*WORK INSTRUCTIONS:* Write out, precisely and in full, each line of the material.

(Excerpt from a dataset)
[BEGIN]
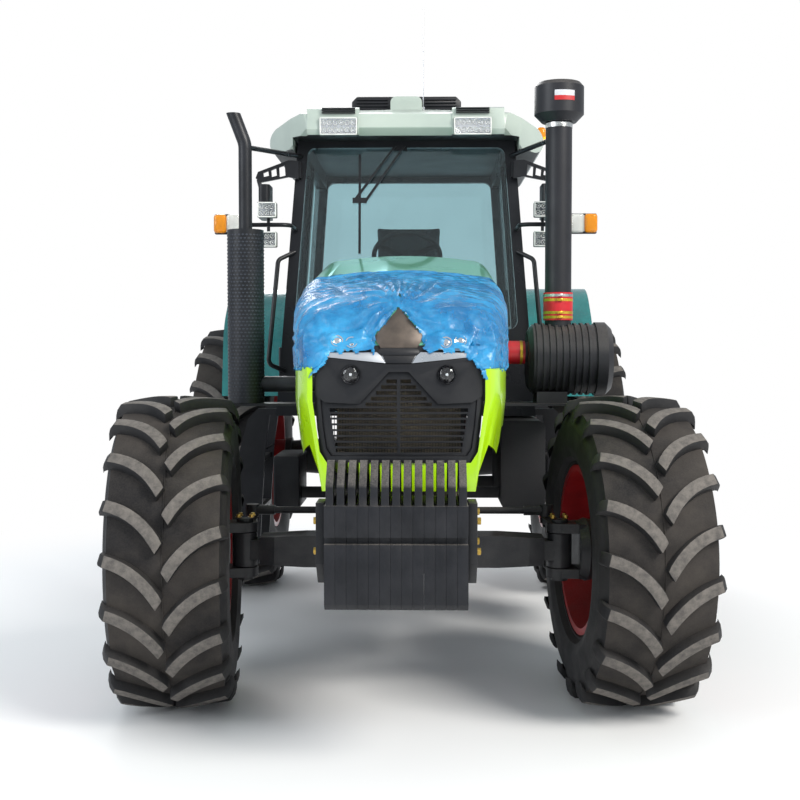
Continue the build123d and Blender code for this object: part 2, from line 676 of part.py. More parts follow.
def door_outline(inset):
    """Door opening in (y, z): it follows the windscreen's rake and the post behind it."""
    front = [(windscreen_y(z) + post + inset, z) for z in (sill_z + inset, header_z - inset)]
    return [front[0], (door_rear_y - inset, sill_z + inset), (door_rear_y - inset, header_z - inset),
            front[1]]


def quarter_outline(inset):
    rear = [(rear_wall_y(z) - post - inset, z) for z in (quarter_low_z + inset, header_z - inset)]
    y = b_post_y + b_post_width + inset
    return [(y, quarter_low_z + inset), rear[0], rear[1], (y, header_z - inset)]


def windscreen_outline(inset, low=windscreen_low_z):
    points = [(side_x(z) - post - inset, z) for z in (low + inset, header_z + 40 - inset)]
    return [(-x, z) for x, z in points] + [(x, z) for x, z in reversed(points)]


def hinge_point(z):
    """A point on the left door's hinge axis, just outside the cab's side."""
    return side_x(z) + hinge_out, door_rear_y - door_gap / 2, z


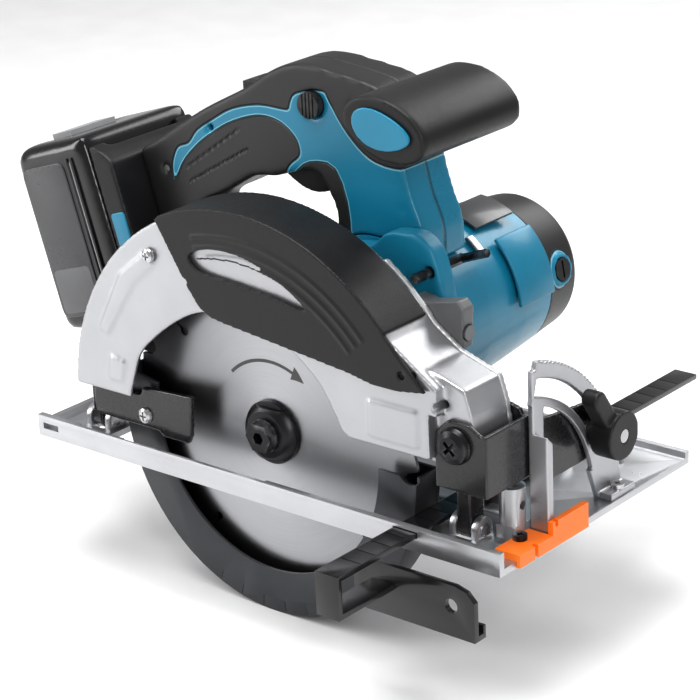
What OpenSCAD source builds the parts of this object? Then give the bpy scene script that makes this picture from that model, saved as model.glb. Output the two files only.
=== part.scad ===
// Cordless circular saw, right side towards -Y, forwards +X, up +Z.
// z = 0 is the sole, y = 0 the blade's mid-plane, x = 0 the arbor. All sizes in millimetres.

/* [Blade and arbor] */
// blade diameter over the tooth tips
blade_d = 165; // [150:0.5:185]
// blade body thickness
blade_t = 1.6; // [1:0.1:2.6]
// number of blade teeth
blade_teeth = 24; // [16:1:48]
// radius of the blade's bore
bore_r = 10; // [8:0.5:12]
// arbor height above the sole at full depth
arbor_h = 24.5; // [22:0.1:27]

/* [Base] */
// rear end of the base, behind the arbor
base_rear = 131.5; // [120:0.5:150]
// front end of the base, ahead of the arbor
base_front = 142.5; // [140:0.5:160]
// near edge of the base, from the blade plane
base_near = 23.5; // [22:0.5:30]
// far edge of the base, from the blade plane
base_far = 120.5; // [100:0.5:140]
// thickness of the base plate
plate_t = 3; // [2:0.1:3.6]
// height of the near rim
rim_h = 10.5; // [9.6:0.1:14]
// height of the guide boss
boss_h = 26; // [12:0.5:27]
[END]
*COMPLETED TASK:*
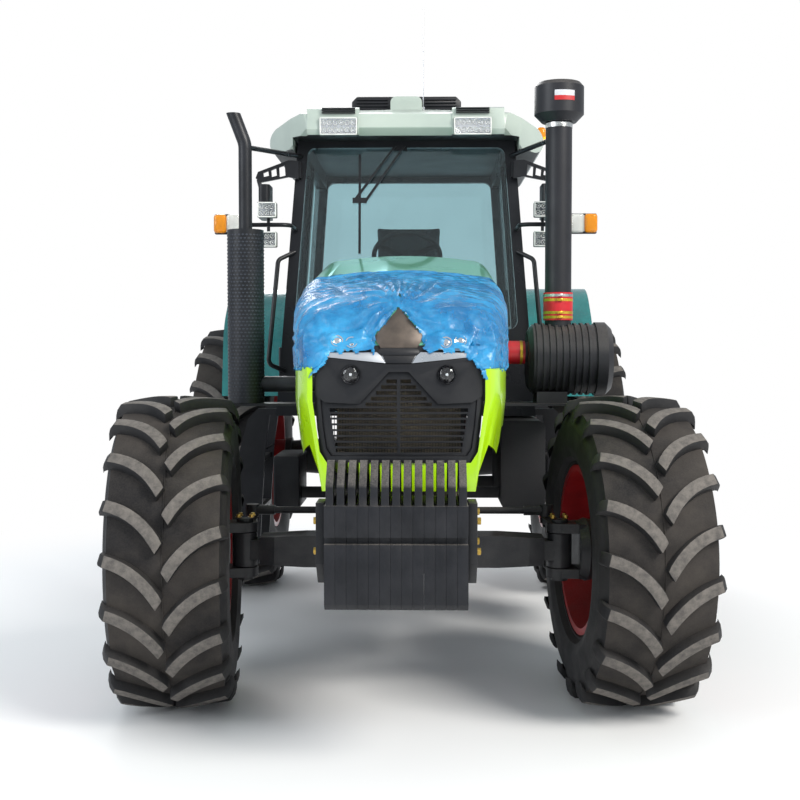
Continue the build123d and Blender code for this object: part 2, from line 676 of part.py. More parts follow.
def door_outline(inset):
    """Door opening in (y, z): it follows the windscreen's rake and the post behind it."""
    front = [(windscreen_y(z) + post + inset, z) for z in (sill_z + inset, header_z - inset)]
    return [front[0], (door_rear_y - inset, sill_z + inset), (door_rear_y - inset, header_z - inset),
            front[1]]


def quarter_outline(inset):
    rear = [(rear_wall_y(z) - post - inset, z) for z in (quarter_low_z + inset, header_z - inset)]
    y = b_post_y + b_post_width + inset
    return [(y, quarter_low_z + inset), rear[0], rear[1], (y, header_z - inset)]


def windscreen_outline(inset, low=windscreen_low_z):
    points = [(side_x(z) - post - inset, z) for z in (low + inset, header_z + 40 - inset)]
    return [(-x, z) for x, z in points] + [(x, z) for x, z in reversed(points)]


def hinge_point(z):
    """A point on the left door's hinge axis, just outside the cab's side."""
    return side_x(z) + hinge_out, door_rear_y - door_gap / 2, z


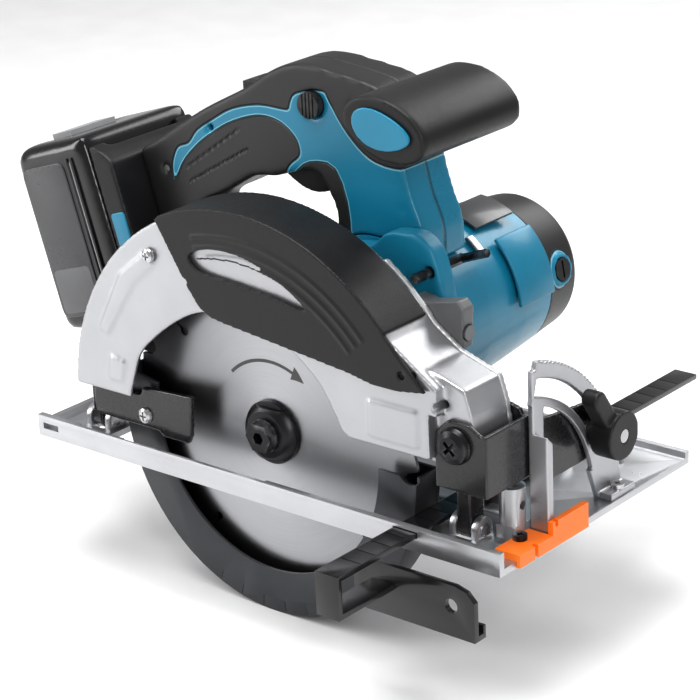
What OpenSCAD source builds the parts of this object? Then give the bpy scene script that makes this picture from that model, saved as model.glb. Output the two files only.
=== part.scad ===
// Cordless circular saw, right side towards -Y, forwards +X, up +Z.
// z = 0 is the sole, y = 0 the blade's mid-plane, x = 0 the arbor. All sizes in millimetres.

/* [Blade and arbor] */
// blade diameter over the tooth tips
blade_d = 165; // [150:0.5:185]
// blade body thickness
blade_t = 1.6; // [1:0.1:2.6]
// number of blade teeth
blade_teeth = 24; // [16:1:48]
// radius of the blade's bore
bore_r = 10; // [8:0.5:12]
// arbor height above the sole at full depth
arbor_h = 24.5; // [22:0.1:27]

/* [Base] */
// rear end of the base, behind the arbor
base_rear = 131.5; // [120:0.5:150]
// front end of the base, ahead of the arbor
base_front = 142.5; // [140:0.5:160]
// near edge of the base, from the blade plane
base_near = 23.5; // [22:0.5:30]
// far edge of the base, from the blade plane
base_far = 120.5; // [100:0.5:140]
// thickness of the base plate
plate_t = 3; // [2:0.1:3.6]
// height of the near rim
rim_h = 10.5; // [9.6:0.1:14]
// height of the guide boss
boss_h = 26; // [12:0.5:27]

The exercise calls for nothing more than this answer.